<<<<

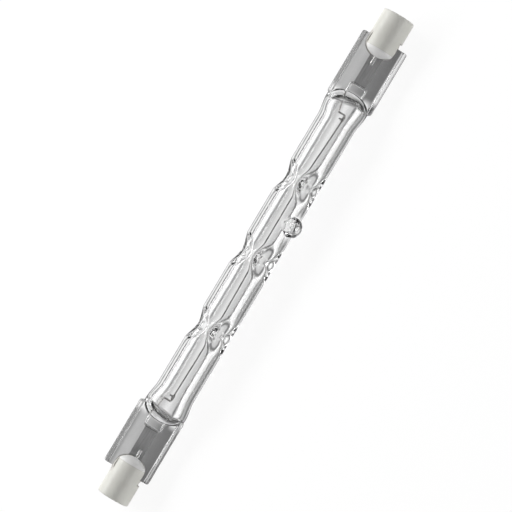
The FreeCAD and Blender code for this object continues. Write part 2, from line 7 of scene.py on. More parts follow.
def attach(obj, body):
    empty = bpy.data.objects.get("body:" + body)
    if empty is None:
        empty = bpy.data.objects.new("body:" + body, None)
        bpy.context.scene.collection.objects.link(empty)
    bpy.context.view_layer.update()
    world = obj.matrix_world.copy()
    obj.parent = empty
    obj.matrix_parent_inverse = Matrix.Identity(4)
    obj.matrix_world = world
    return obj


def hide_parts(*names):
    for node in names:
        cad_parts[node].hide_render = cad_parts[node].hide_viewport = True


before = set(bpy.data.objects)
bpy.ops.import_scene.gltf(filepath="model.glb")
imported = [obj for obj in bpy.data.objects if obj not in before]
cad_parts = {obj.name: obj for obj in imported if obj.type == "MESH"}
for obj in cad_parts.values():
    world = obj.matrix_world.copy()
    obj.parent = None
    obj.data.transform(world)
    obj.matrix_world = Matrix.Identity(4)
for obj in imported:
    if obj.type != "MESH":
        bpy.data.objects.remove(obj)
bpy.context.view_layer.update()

>>>>

- WRITTEN PROBLEM:
Reproduce each line verbatim.

- EXERCISE ANSWER:
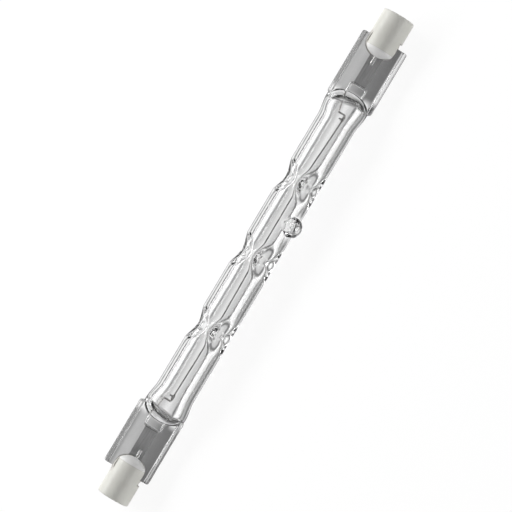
The FreeCAD and Blender code for this object continues. Write part 2, from line 7 of scene.py on. More parts follow.
def attach(obj, body):
    empty = bpy.data.objects.get("body:" + body)
    if empty is None:
        empty = bpy.data.objects.new("body:" + body, None)
        bpy.context.scene.collection.objects.link(empty)
    bpy.context.view_layer.update()
    world = obj.matrix_world.copy()
    obj.parent = empty
    obj.matrix_parent_inverse = Matrix.Identity(4)
    obj.matrix_world = world
    return obj


def hide_parts(*names):
    for node in names:
        cad_parts[node].hide_render = cad_parts[node].hide_viewport = True


before = set(bpy.data.objects)
bpy.ops.import_scene.gltf(filepath="model.glb")
imported = [obj for obj in bpy.data.objects if obj not in before]
cad_parts = {obj.name: obj for obj in imported if obj.type == "MESH"}
for obj in cad_parts.values():
    world = obj.matrix_world.copy()
    obj.parent = None
    obj.data.transform(world)
    obj.matrix_world = Matrix.Identity(4)
for obj in imported:
    if obj.type != "MESH":
        bpy.data.objects.remove(obj)
bpy.context.view_layer.update()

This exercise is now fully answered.